Behold the dandelion, that most wondrous of garden weeds.
Summit Parent Group co-Treasurer
Is change needed? Always, else we run the risk of stagnating in our own hubris.
Is change pleasant? Rarely - even good changes are stressful.
Can change be eagerly accepted by those about to experience it? Absolutely. Without question, if the stakeholders are engaged in the decisions, change can not only be accepted, but welcomed with open arms. Also without question, change is rarely eagerly accepted when the stakeholders are railroaded into it. Civil wars have been known to start with tyranny.
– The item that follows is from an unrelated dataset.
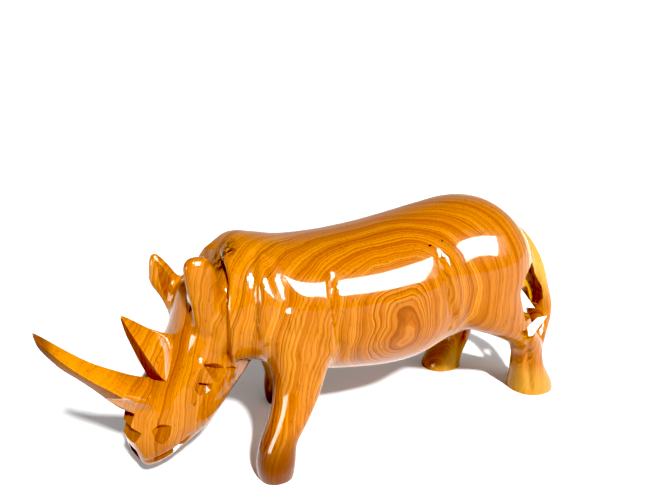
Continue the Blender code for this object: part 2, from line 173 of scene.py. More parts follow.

If I were a Director on this Board, I would be ashamed of myself and feel the need to either tender my resignation or pull myself up by my bootstraps and do the right thing, which is to be strong for all of the kids and be an advocate for them and truly fight to ensure the best practices in their education, especially in planning ahead rather than reacting to the current situation, whatever that may be at any given moment. I would also be highly skeptical of anything the District administrative staff had to say to me, as they've consistently presented information that shows them in the best light rather than being accurate, as evidenced by their conflicting reports on capacity in the NE cluster in the past 6 months, not to mention the excuse of "It's too hard to get a cost-effective program for a new computer that will work a million times better than the VAX computers we currently have, and that's why we've not upgraded even though we've been talking about it for over 5 years."
One last suggestion for the Board - given the Recession along with the Seattle-wide disgust for the current Superintendent, if you were to cut her salary and slash the administrative staff in favor of rehiring all of the teachers that have been "RIFed," you might regain a slim margin of trust from the people. And that's my own opinion.
"You must be the change you wish to see in the world." - Mahatma Ghandi
My best wishes that all have a good summer break, and that everyone who has been adversely affected by these changes may "be a dandelion" and bring healing to the world.